Assim, a despeito da relevância da matéria e do interesse público evidente em promover a recuperação de calçadas danificadas, a forma legislativa adotada padece de vício formal de iniciativa, por invadir competência legislativa reservada ao Executivo. A jurisprudência do Supremo Tribunal Federal é firme no sentido de que leis de iniciativa parlamentar que disponham sobre atribuições de órgãos da Administração Pública violam o princípio da separação dos poderes (CRFB, art. 2º), por mais meritórias que sejam suas finalidades.
Quanto ao quórum necessário para aprovação da matéria, em vista ao que aduz o art. 200 do Regimento Interno, por inexistir previsão expressa em sentido contrário, será adotado no caso em comento a maioria simples como número mínimo de votos para apreciação e aprovação da matéria.

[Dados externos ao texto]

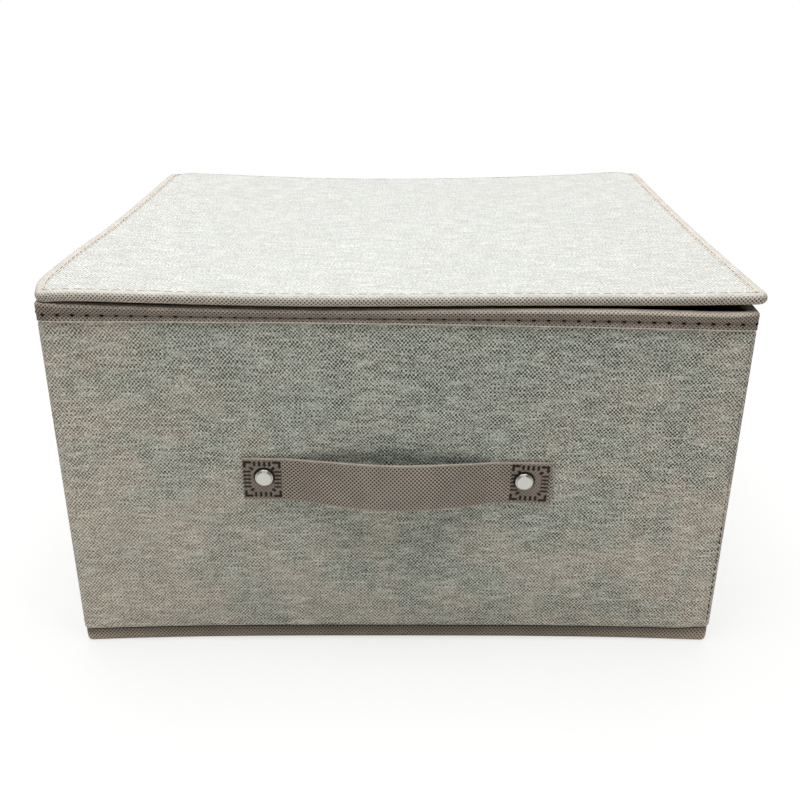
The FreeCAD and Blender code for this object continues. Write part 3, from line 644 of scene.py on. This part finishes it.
def wallCover(name, node, toFront):
    # A panel carried round both corners: straight, quarter arc, short return. x and y come from this plan
    # path and its normals, z from the profile.
    half, deep, radius = box["halfWidth"], box["halfDepth"], cover["cornerRadius"]
    angle = np.radians(np.linspace(180.0, 270.0, 8))
    arcX, arcY = radius * np.cos(angle) - half + radius, radius * np.sin(angle) - deep + radius
    leftX = np.append(np.full(3, -half), arcX)
    leftY = np.append(np.linspace(-cover["returnEnd"], -deep + radius, 4)[:-1], arcY)
    middle = np.linspace(-half + radius, half - radius, 130)[1:-1]
    x = np.concatenate([leftX, middle, -leftX[::-1]])
    y = np.concatenate([leftY, np.full(len(middle), -deep), leftY[::-1]])
    nx, ny = np.gradient(x), np.gradient(y)
    long = np.hypot(nx, ny)
    nx, ny = ny / long, -nx / long
    run = lengthAlong(x, y)
    run = run - run[-1] / 2.0
    out, z = coverProfile()
    points = together(x[:, None] + nx[:, None] * out, y[:, None] + ny[:, None] * out, z)
    cloth = together(run[:, None], z + out)
    if not toFront:
        points = points * (-1.0, -1.0, 1.0)
        cloth = cloth + (523.0, 0.0)  # another stretch of the roll
    piece = gridMesh(name, settleWalls(points), cloth, facing=(0, -1 if toFront else 1, 0))
    thicken(piece, cover["thickness"])
    placePiece(piece, "box", "linen_cover", clothMaterial, node)


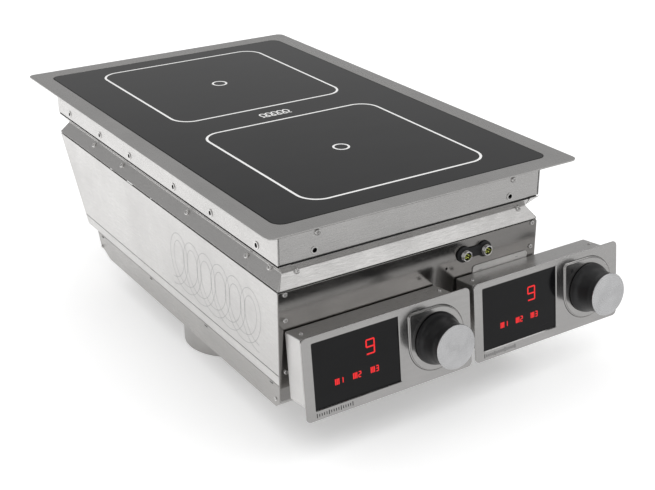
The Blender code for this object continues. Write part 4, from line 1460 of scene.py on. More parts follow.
@dataclass
class Waist(SubAssembly):
    """Cover folded to a V between skirt and housing.

    Attributes:
        upper: Half width and half length at its top.
        lower: Half width and half length at its bottom.
        lip: Width of the turned-in lip on top.
        top: Height of the lip.
        crease: Height of the crease.
        bottom: Height of the lower edge.
        run: Depth of the crease from the outer face.
        wall: Thickness of the sheet.
        side_screws: Place along the long sides and share of the lower flank above each screw.
        end_screws: The same for the short sides.
    """

    upper: tuple[float, float] = (172.3, 292.1)
    lower: tuple[float, float] = (173.0, 292.1)
    lip: float = 8.0
    top: float = -47.8
    crease: float = -59.9
    bottom: float = -74.5
    run: float = 10.8
    wall: float = 1.2
    side_screws: tuple[tuple[float, float], ...] = (
        (-261.0, 0.1),
        (-217.1, 0.33),
        (-79.4, 0.33),
        (99.7, 0.33),
        (188.1, 0.33),
    )
    end_screws: tuple[tuple[float, float], ...] = ((-145.0, 0.12), (151.0, 0.12))

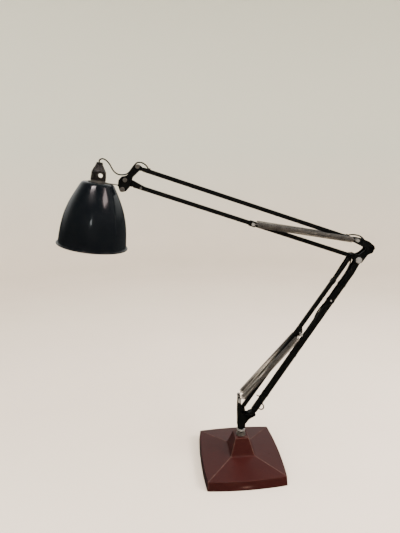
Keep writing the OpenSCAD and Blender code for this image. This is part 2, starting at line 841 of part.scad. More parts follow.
module cord_grip() {
    color(bakelite) on_shade() translate([0, 0, body_top + cap_h]) difference() {
        union() {
            cylinder(h = 2, r = 7.6);
            translate([0, 0, 2]) cylinder(h = 3.4, r1 = 7.3, r2 = 6.6);
        }
        translate([0, 0, -1]) cylinder(h = 12, r = flex_r + 0.05);
        translate([-1, -10, 3.6]) cube([2, 20, 6]);
    }
}

// The insulating block with the two spring contacts of the socket
module contact_block() {
    color(brass) on_shade() {
        translate([0, 0, shade_h - 1]) difference() {
            cylinder(h = 4, r = socket_bore - 0.2);
            for (x = [-5.5, 5.5]) translate([x, 0, -1]) cylinder(h = 10, r = 2.2);
        }
        for (x = [-5.5, 5.5]) translate([x, 0, shade_h - 6]) cylinder(h = 8, r = 2);
    }
}

// The push bar of the switch, through the body from side to side
bar_travel = 4;
module switch_bar() {
    color(white) on_shade() translate([0, 0, body_low + bar_up]) rotate([90, 0, bar_turn])
        translate([0, 0, -holder_d / 2 - 2]) cylinder(h = holder_d + 8, r = 4);
}

// ---------- springs ----------

hook_gap = 10;
// A close-wound spring as a plain tube, with an eye at its foot, at distance y from the plane
module spring_at(foot, tip, y) {
    translate([0, y, 0]) {
        along(off(foot, tip, hook_gap, 0), tip)
            linear_extrude(norm(tip - foot) - 2 * hook_gap) difference() {
                circle(spring_d / 2);
                circle(spring_d / 2 - spring_wire);
            }
        spring_eye(foot, tip, 0.1);
    }
}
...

Diante da análise empreendida, conclui-se que, embora o Projeto de Lei Ordinária nº 032/2025 não trate de matéria de competência privativa da União, sua temática envolve a imposição de deveres administrativos e operacionais a entidade autárquica municipal (SAAE), cuja coordenação e execução integram a estrutura da Administração Pública Indireta, subordinada ao Poder Executivo. Tal circunstância atrai a incidência da reserva de iniciativa do Chefe do Executivo Municipal, nos termos do art. 36, inciso II, alínea “c”, da Lei Orgânica do Município de Itapemirim, em consonância com o art. 61, §1º, inciso II, alínea “b”, da Constituição Federal.
Tais elementos caracterizam vício de inconstitucionalidade formal, não obstante a regularidade da redação e da tramitação legislativa. Assim, esta Procuradoria opina pela inconstitucionalidade da proposição, razão pela qual opina pela rejeição da proposição em sua forma atual, sem prejuízo de que eventual nova iniciativa legislativa, observado os requisitos legais e constitucionais pertinentes.
No que tange à verificação da existência de interesse público, a Procuradoria Jurídica não irá se pronunciar, pois caberá tão somente aos vereadores no uso da função legislativa, verificar a viabilidade ou não desta preposição, respeitando-se para tanto as formalidades legais e regimentais.